Aged just 33, she is the youngest member of the firm’s tax team at this senior level and a keen advocate of the benefits of a career in accountancy.

“I absolutely love my job,” says Rachel, who works in Carpenter Box’s Worthing office and lives in the town. “It is enormously rewarding being able to help businesses with their tax issues and ensure they don’t overpay because ultimately it improves their bottom line and helps our local economy flourish.”

Rachel’s career in financial services began at the age of 16 when she took a temporary job as an office junior at another accountancy business in Worthing, where she assisted her colleagues in delivering various services to clients. 

She enjoyed it so much she became an accounting apprentice at the same firm, and studied hard for 4 years with a weekly day release for college to gain her Chartered Tax Advisor (CTA) qualifications.

Rachel’s firm rewarded her with a tax manager position, assigning her to a multitude of partner-managed clients and setting her to work on tax compliance and planning issues.

Soon though, Rachel decided she needed a fresh challenge and landed an interview with Carpenter Box’s head of tax, Stuart Noakes, joining the firm in 2011.

“Stuart is still Head of Tax today and over the years he has been an enormous inspiration and mentor to me,” Rachel explained. “At first I was just supporting Stuart with his clients and there was a learning curve as I broadened my skillset and gained experience, but I quickly branched out to assisting other partners at the firm.”

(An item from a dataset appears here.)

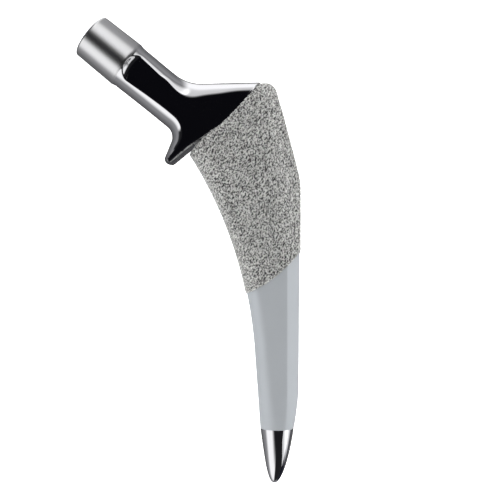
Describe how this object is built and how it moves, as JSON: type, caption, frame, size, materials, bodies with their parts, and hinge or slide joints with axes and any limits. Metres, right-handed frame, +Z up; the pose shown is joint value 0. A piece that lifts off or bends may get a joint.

Rachel was promoted to associate in 2016, taking on her own clients to grow, develop and nurture – something she says represented a major career milestone.

At this time Rachel was working four days a week, to allow for childcare commitments, and Carpenter Box encouraged her to work flexibly and recognised her burgeoning talents.  

After this, Rachel’s progress through the firm was meteoric as she took on more and more responsibilities. These include managing other team members, setting and hitting key performance indicators (KPIs), marketing and sourcing new business, as well as overarching client strategy. 

She earned promotion to tax director in 2018 and was made tax partner in 2021 at just 31 – an incredible achievement. Now 33, Rachel is still the youngest of six tax partners at the firm, and the second youngest overall.

Rachel now has overall responsibility for a team of tax advisers in Carpenter Box’s Worthing office and runs the advisory department. She manages the firm’s training programme for tax apprentices, interviewing and selecting the best candidates, and encouraging them in their career development.  

Rachel added: “I encourage all young people to consider a career in tax and financial services generally, it is very rewarding. There is a huge variety of work and the opportunity to meet and help lots of different people. Having an analytical mind and being a good people person is a good start. The key is to find a modern firm with a strong set of values, good training programme and a supportive culture.” 

Rachel also helps make major strategic decisions for the firm as part of a committee with its 17 other partners, who represent a cross section of services including accounting, corporate finance, audit and assurance, payroll and private client. 

“Over the last few years, we have seen enormous growth at Carpenter Box, with the firm nearly doubling in size to over 200 people and investing in major IT and infrastructure enhancements to ensure its client offering is second to none,” she said. 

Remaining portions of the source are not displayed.